--- BEGIN ---

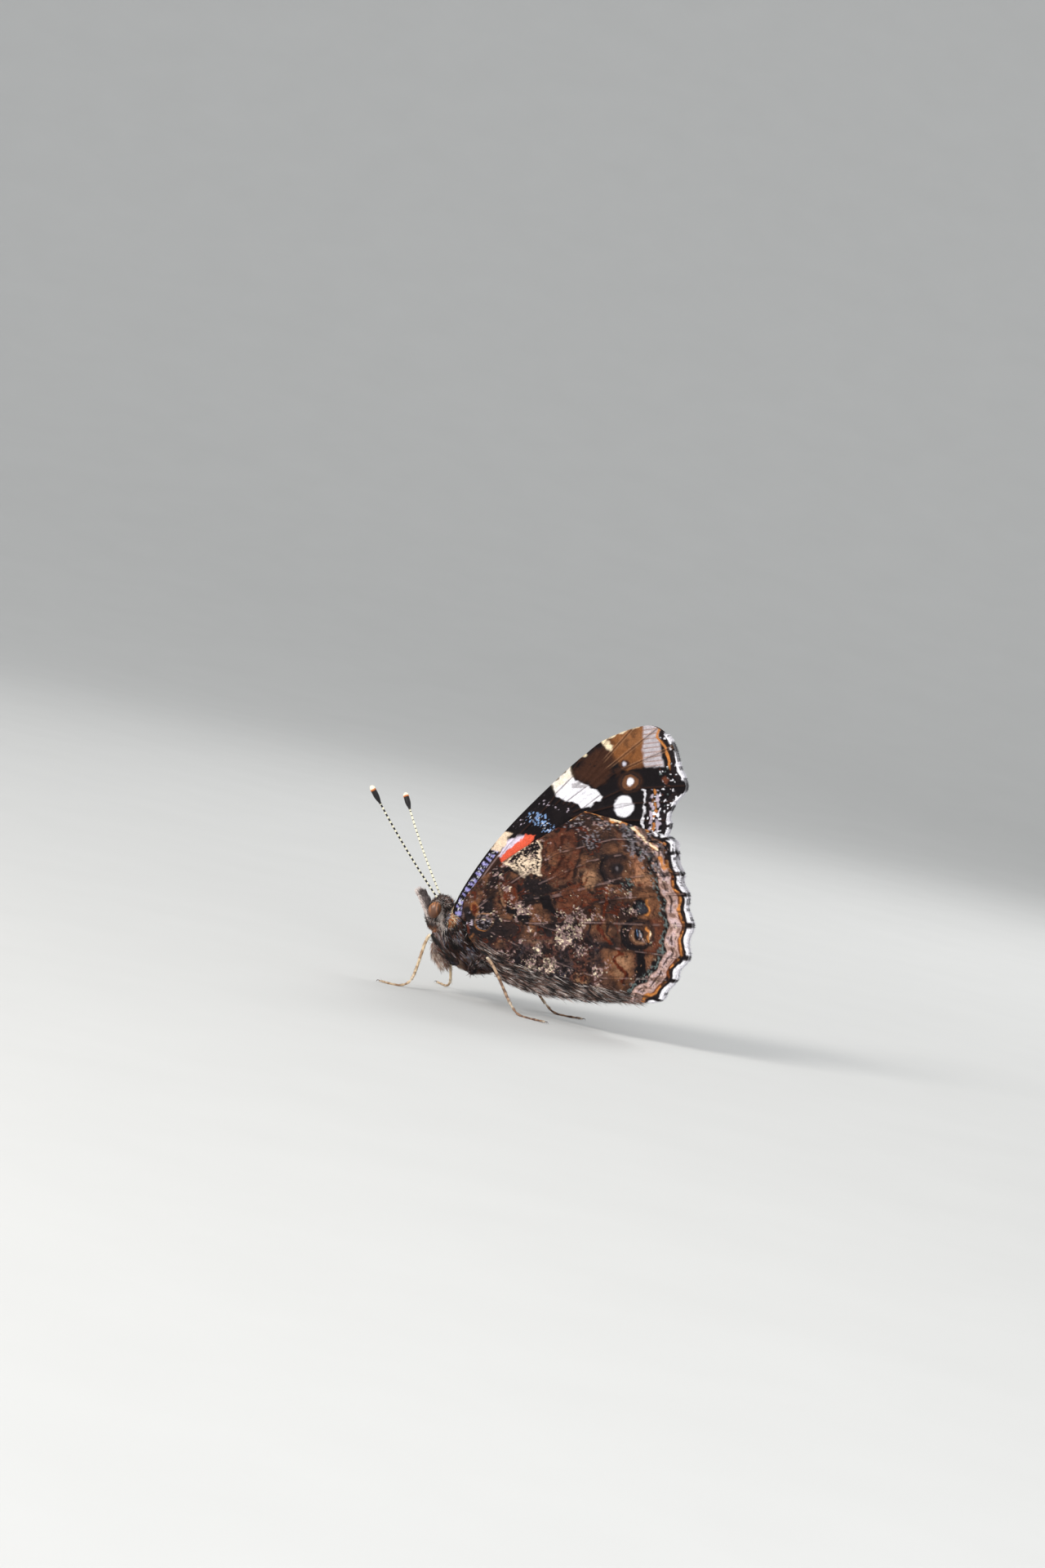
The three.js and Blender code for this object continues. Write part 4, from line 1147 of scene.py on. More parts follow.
# Locks run down and back, and are longer than they are wide.
LOCK_DIRECTION = (0.6, 0.8)
LOCK_STRETCH = 0.3


def clumped_colours(dice, roots, palette, weights, size=0.5, seed=221):
    """Neighbouring tufts share a tone more often than not, so the hair falls in locks."""
    down, back = LOCK_DIRECTION
    along = back * roots[:, 0] - down * roots[:, 2]
    across = down * roots[:, 0] + back * roots[:, 2] + 0.4 * roots[:, 1]
    field = clouds(along * LOCK_STRETCH, across, size, seed, 2)
    field = field + 0.14 * dice.normal(size=len(roots))
    order = np.argsort(np.argsort(field)) / len(roots)
    bounds = np.cumsum(np.array(weights) / np.sum(weights))
    pick = np.minimum(np.searchsorted(bounds, order), len(palette) - 1)
    return np.array(palette)[pick] * (0.7 + 0.6 * dice.rand(len(roots)))[:, None]


# %% [markdown]
# The hair of the thorax is combed back and down. It is dark with grey and rusty strands,
# greyer at the neck, and pinkish under the breast, where it is longest.

# %% Thorax coat
THORAX_TUFTS = 17000


def thorax_field(roots, normals, dice):
    """Combed direction, length and tone of each tuft."""
    n = len(roots)
    side = np.sign(roots[:, 1])
    lie = np.column_stack([np.full(n, 0.72), 0.12 * side, np.full(n, -0.62)])
    top = smooth(0.2, 0.8, normals[:, 2])[:, None]
    neck = smooth(-7.2, -8.4, roots[:, 0])[:, None]
    lie = mix(lie, [0.9, 0, 0.35], top)
    lie = mix(lie, [0.5, 0, 0.75], neck * top)
    below = smooth(0.2, -0.6, normals[:, 2] * 0.8 + normals[:, 0] * 0.6)[:, None]
    lie = mix(lie, [0.92, 0, -0.38], below)
    lie = lie + 0.22 * dice.normal(size=(n, 3))
    length = 0.95 + 0.35 * below[:, 0] + 0.2 * top[:, 0] + 0.3 * dice.rand(n)
    base = clumped_colours(dice, roots, [DARK_HAIR, BROWN_HAIR, RUSTY_HAIR, BLUE_GREY, GREY_HAIR],
                           [0.54, 0.16, 0.16, 0.07, 0.07], 0.24, 221)
    rusty = clumped_colours(dice, roots, [DARK_HAIR, RUSTY_HAIR, PINK_HAIR, BUFF_HAIR],
                            [0.34, 0.28, 0.2, 0.18], 0.26, 231)
    grey = clumped_colours(dice, roots, [DARK_HAIR, BROWN_HAIR, BLUE_GREY, GREY_HAIR, PALE_HAIR],
                           [0.4, 0.28, 0.12, 0.12, 0.08], 0.22, 225)
    pink = smooth(0.42, 0.6, clouds(roots[:, 0] * 10, roots[:, 2] * 10, 16, 201))[:, None]
    low = smooth(5.0, 3.4, roots[:, 2] + 0.3 * (roots[:, 0] + 6))[:, None]
    colour = mix(base, rusty, pink * low)
    hem = below * smooth(4.9, 3.7, roots[:, 2])[:, None]
    colour = mix(colour, rusty, hem * 0.85)
    collar = smooth(-7.4, -8.3, roots[:, 0])[:, None]
    length = length + 0.2 * collar[:, 0] * top[:, 0]
    colour = mix(colour, grey, collar)
    tegula = smooth(0.6, 0.35, np.hypot(roots[:, 0] + 7.9, (roots[:, 2] - 8.9) * 0.4))[:, None]
    amber = mixed_colours(dice, n, [TEGULA_TONE, CREAM, BROWN_HAIR], [0.6, 0.25, 0.15])
    colour = mix(colour, amber, tegula)
    return lie, length, colour


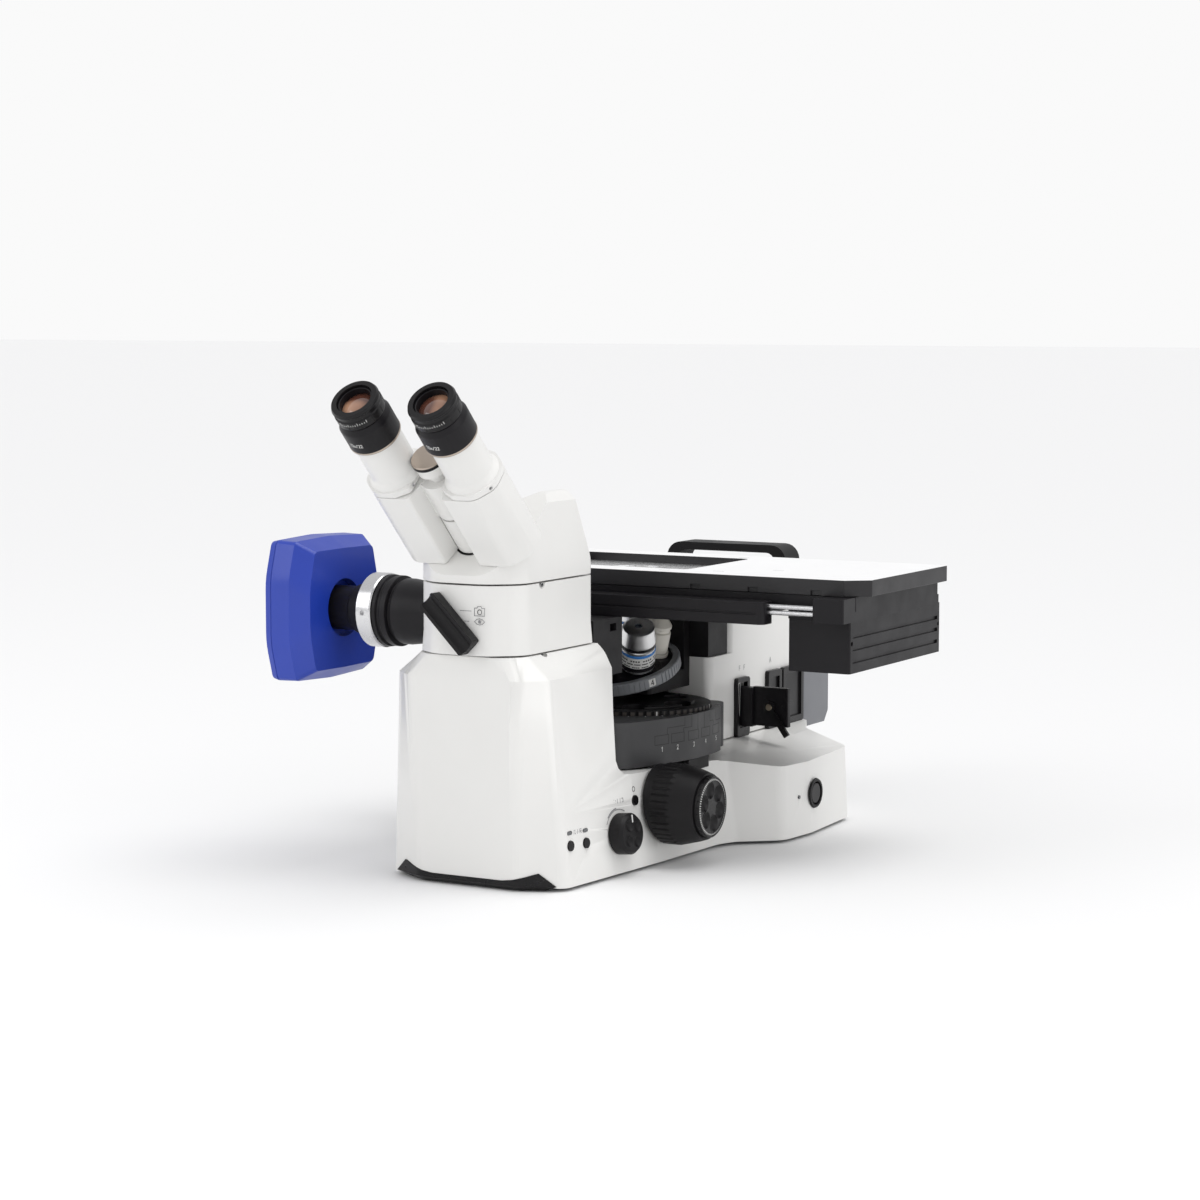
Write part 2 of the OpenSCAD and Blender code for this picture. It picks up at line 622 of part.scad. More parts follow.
module aperture_lever() color("dimgray") translate([column_half + 31, 89.7, 102]) rotate([90, 0, 0]) union() {
    translate([0, 0, -6]) cylinder(r = 3, h = 6);
    difference() {
        cylinder(r = 5, h = 3);
        translate([0, 0, 1.5]) cube([7, 1, 4], center = true);
    }
    rotate([0, 0, -55]) translate([3, -2.5, 0]) cube([27, 5, 3]);
}

module rear_housing() color("slategray") difference() {
    across(2 * column_half + 4, [[column_rear, 66], [column_rear + rear_housing_d - 8, 66],
        [column_rear + rear_housing_d, 76], [column_rear + rear_housing_d, 184],
        [column_rear + rear_housing_d - 8, 192], [column_rear, 192]]);
    across(2 * column_half - 6, [[column_rear + 5, 72], [column_rear + rear_housing_d - 6, 72],
        [column_rear + rear_housing_d - 6, 186], [column_rear + 5, 186]]);
    translate([0, column_rear, slide_z]) rotate([90, 0, 0]) cylinder(r = 24, h = 20, center = true);
    for (z = [96:9:168]) translate([0, column_rear + rear_housing_d, z]) cube([76, 20, 4], center = true);
}

module carry_handle() color("black") {
    y0 = 170;
    along(y0, y0 + 29, rounded([[-54, column_h, 0], [-46, column_h, 0],
        [-handle_half + handle_t + 2, column_h + 12, 6],
        [-handle_half + handle_t + 4, handle_h - handle_t + 1, 8],
        [handle_half - handle_t - 4, handle_h - handle_t + 1, 8],
        [handle_half - handle_t - 2, column_h + 12, 6], [46, column_h, 0], [54, column_h, 0],
        [handle_half, column_h + 14, 5], [handle_half, handle_h, 14],
        [-handle_half, handle_h, 14], [-handle_half, column_h + 14, 5]], 6));
}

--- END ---

▸ **REQUIREMENT**:
All of the entries above should be written out again exactly.

▸ **EXERCISE ANSWER**:
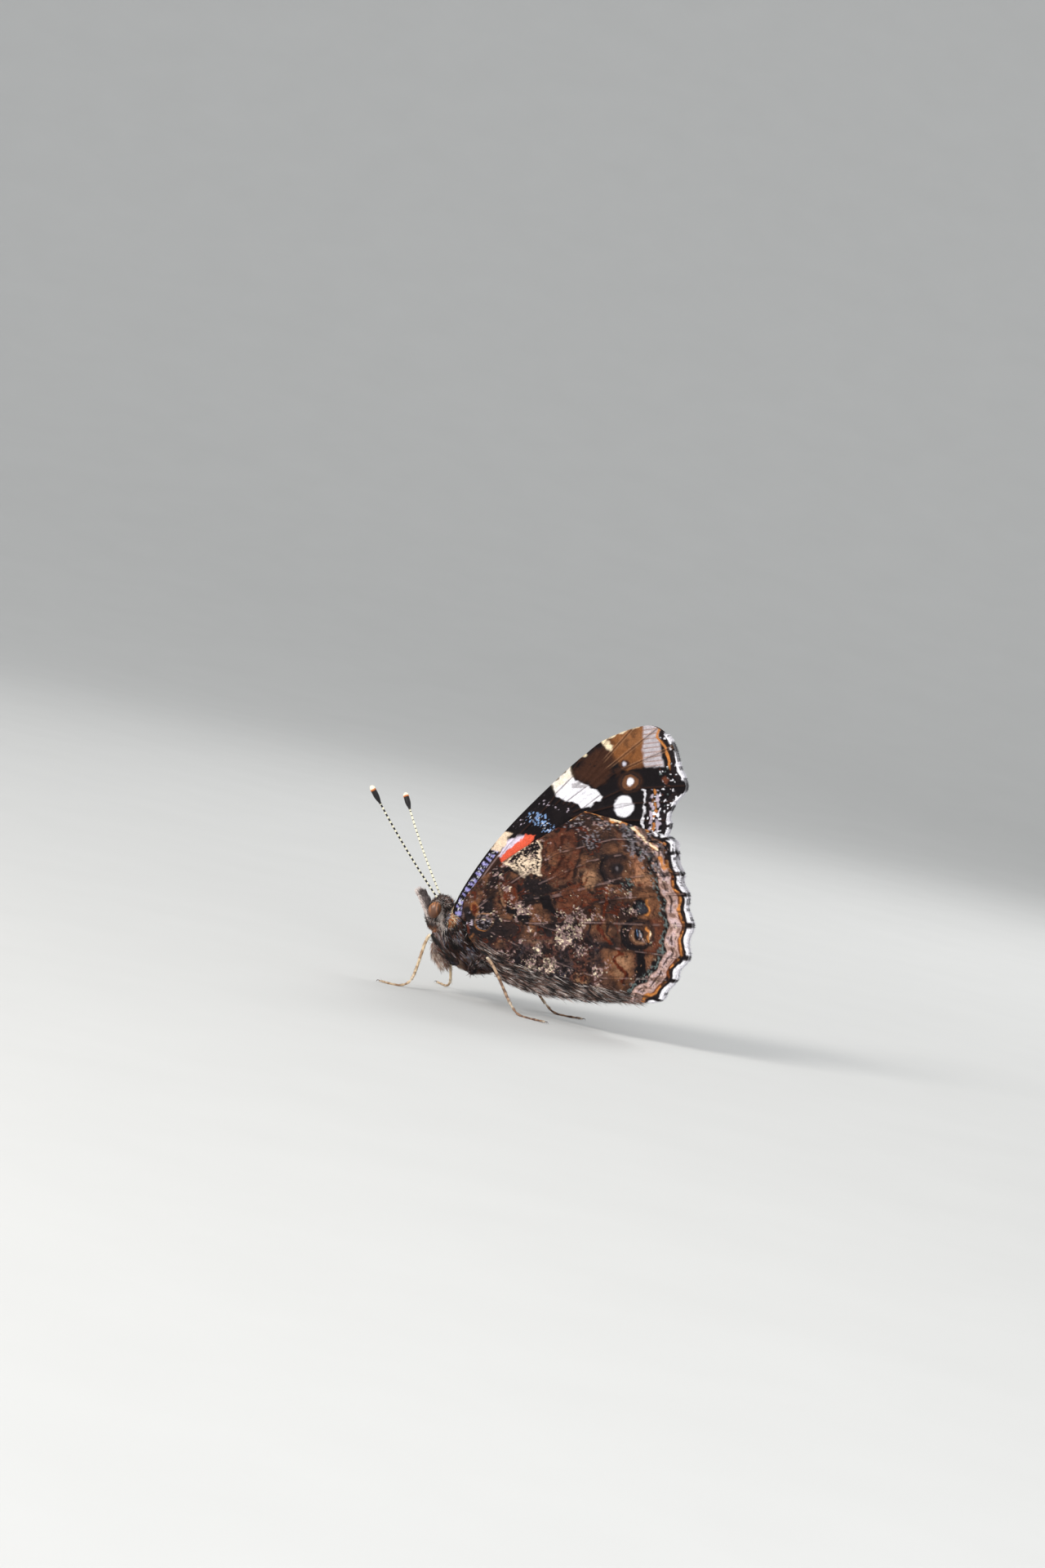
The three.js and Blender code for this object continues. Write part 4, from line 1147 of scene.py on. More parts follow.
# Locks run down and back, and are longer than they are wide.
LOCK_DIRECTION = (0.6, 0.8)
LOCK_STRETCH = 0.3


def clumped_colours(dice, roots, palette, weights, size=0.5, seed=221):
    """Neighbouring tufts share a tone more often than not, so the hair falls in locks."""
    down, back = LOCK_DIRECTION
    along = back * roots[:, 0] - down * roots[:, 2]
    across = down * roots[:, 0] + back * roots[:, 2] + 0.4 * roots[:, 1]
    field = clouds(along * LOCK_STRETCH, across, size, seed, 2)
    field = field + 0.14 * dice.normal(size=len(roots))
    order = np.argsort(np.argsort(field)) / len(roots)
    bounds = np.cumsum(np.array(weights) / np.sum(weights))
    pick = np.minimum(np.searchsorted(bounds, order), len(palette) - 1)
    return np.array(palette)[pick] * (0.7 + 0.6 * dice.rand(len(roots)))[:, None]


# %% [markdown]
# The hair of the thorax is combed back and down. It is dark with grey and rusty strands,
# greyer at the neck, and pinkish under the breast, where it is longest.

# %% Thorax coat
THORAX_TUFTS = 17000


def thorax_field(roots, normals, dice):
    """Combed direction, length and tone of each tuft."""
    n = len(roots)
    side = np.sign(roots[:, 1])
    lie = np.column_stack([np.full(n, 0.72), 0.12 * side, np.full(n, -0.62)])
    top = smooth(0.2, 0.8, normals[:, 2])[:, None]
    neck = smooth(-7.2, -8.4, roots[:, 0])[:, None]
    lie = mix(lie, [0.9, 0, 0.35], top)
    lie = mix(lie, [0.5, 0, 0.75], neck * top)
    below = smooth(0.2, -0.6, normals[:, 2] * 0.8 + normals[:, 0] * 0.6)[:, None]
    lie = mix(lie, [0.92, 0, -0.38], below)
    lie = lie + 0.22 * dice.normal(size=(n, 3))
    length = 0.95 + 0.35 * below[:, 0] + 0.2 * top[:, 0] + 0.3 * dice.rand(n)
    base = clumped_colours(dice, roots, [DARK_HAIR, BROWN_HAIR, RUSTY_HAIR, BLUE_GREY, GREY_HAIR],
                           [0.54, 0.16, 0.16, 0.07, 0.07], 0.24, 221)
    rusty = clumped_colours(dice, roots, [DARK_HAIR, RUSTY_HAIR, PINK_HAIR, BUFF_HAIR],
                            [0.34, 0.28, 0.2, 0.18], 0.26, 231)
    grey = clumped_colours(dice, roots, [DARK_HAIR, BROWN_HAIR, BLUE_GREY, GREY_HAIR, PALE_HAIR],
                           [0.4, 0.28, 0.12, 0.12, 0.08], 0.22, 225)
    pink = smooth(0.42, 0.6, clouds(roots[:, 0] * 10, roots[:, 2] * 10, 16, 201))[:, None]
    low = smooth(5.0, 3.4, roots[:, 2] + 0.3 * (roots[:, 0] + 6))[:, None]
    colour = mix(base, rusty, pink * low)
    hem = below * smooth(4.9, 3.7, roots[:, 2])[:, None]
    colour = mix(colour, rusty, hem * 0.85)
    collar = smooth(-7.4, -8.3, roots[:, 0])[:, None]
    length = length + 0.2 * collar[:, 0] * top[:, 0]
    colour = mix(colour, grey, collar)
    tegula = smooth(0.6, 0.35, np.hypot(roots[:, 0] + 7.9, (roots[:, 2] - 8.9) * 0.4))[:, None]
    amber = mixed_colours(dice, n, [TEGULA_TONE, CREAM, BROWN_HAIR], [0.6, 0.25, 0.15])
    colour = mix(colour, amber, tegula)
    return lie, length, colour


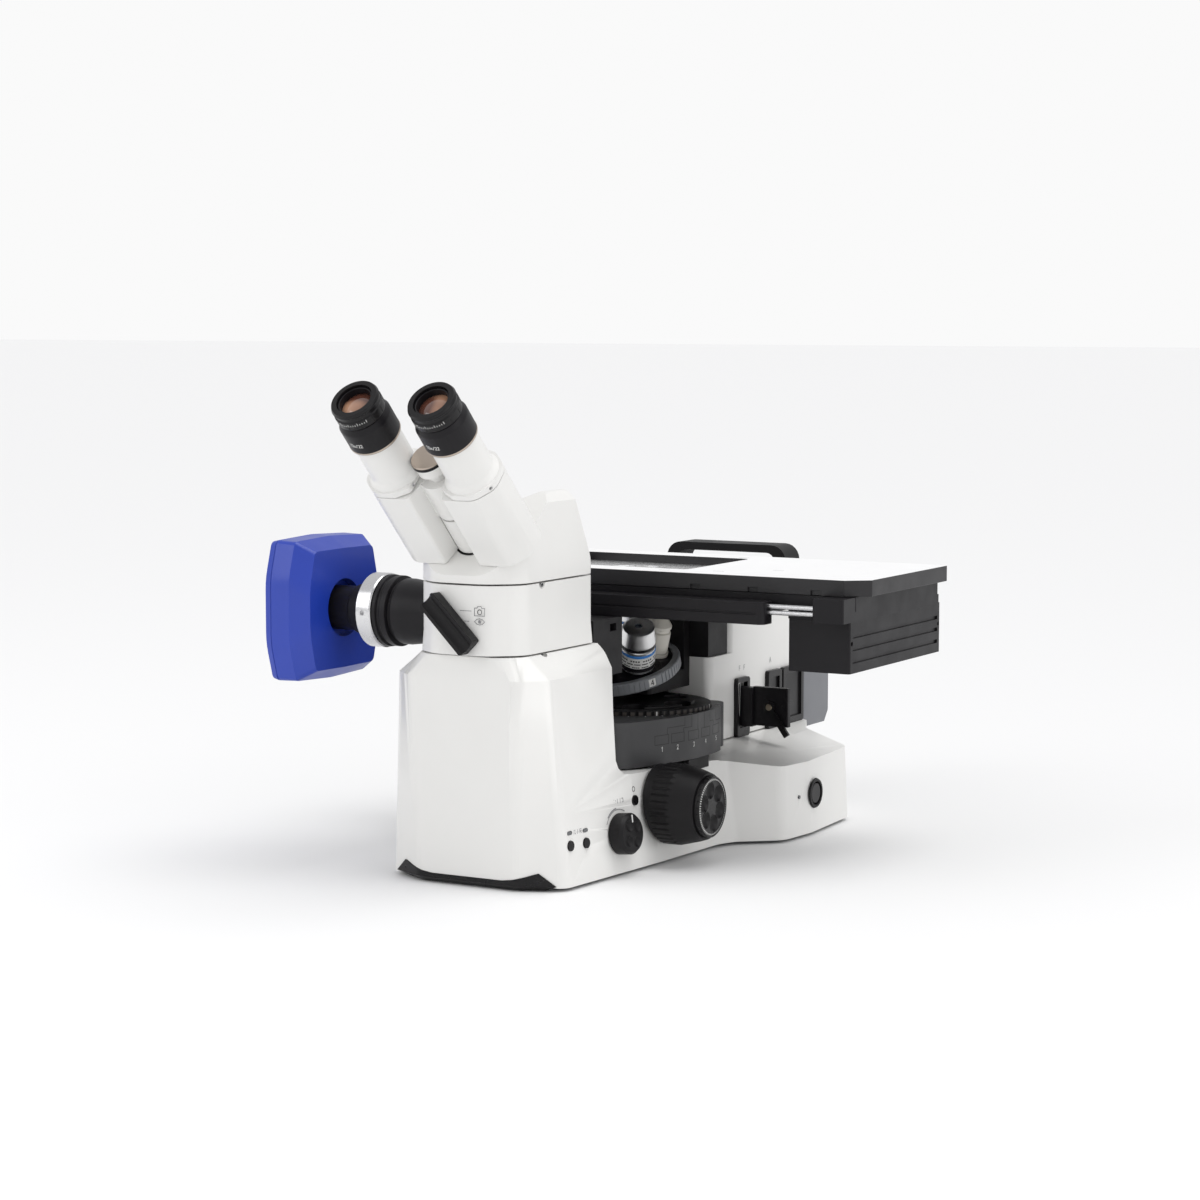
Write part 2 of the OpenSCAD and Blender code for this picture. It picks up at line 622 of part.scad. More parts follow.
module aperture_lever() color("dimgray") translate([column_half + 31, 89.7, 102]) rotate([90, 0, 0]) union() {
    translate([0, 0, -6]) cylinder(r = 3, h = 6);
    difference() {
        cylinder(r = 5, h = 3);
        translate([0, 0, 1.5]) cube([7, 1, 4], center = true);
    }
    rotate([0, 0, -55]) translate([3, -2.5, 0]) cube([27, 5, 3]);
}

module rear_housing() color("slategray") difference() {
    across(2 * column_half + 4, [[column_rear, 66], [column_rear + rear_housing_d - 8, 66],
        [column_rear + rear_housing_d, 76], [column_rear + rear_housing_d, 184],
        [column_rear + rear_housing_d - 8, 192], [column_rear, 192]]);
    across(2 * column_half - 6, [[column_rear + 5, 72], [column_rear + rear_housing_d - 6, 72],
        [column_rear + rear_housing_d - 6, 186], [column_rear + 5, 186]]);
    translate([0, column_rear, slide_z]) rotate([90, 0, 0]) cylinder(r = 24, h = 20, center = true);
    for (z = [96:9:168]) translate([0, column_rear + rear_housing_d, z]) cube([76, 20, 4], center = true);
}

module carry_handle() color("black") {
    y0 = 170;
    along(y0, y0 + 29, rounded([[-54, column_h, 0], [-46, column_h, 0],
        [-handle_half + handle_t + 2, column_h + 12, 6],
        [-handle_half + handle_t + 4, handle_h - handle_t + 1, 8],
        [handle_half - handle_t - 4, handle_h - handle_t + 1, 8],
        [handle_half - handle_t - 2, column_h + 12, 6], [46, column_h, 0], [54, column_h, 0],
        [handle_half, column_h + 14, 5], [handle_half, handle_h, 14],
        [-handle_half, handle_h, 14], [-handle_half, column_h + 14, 5]], 6));
}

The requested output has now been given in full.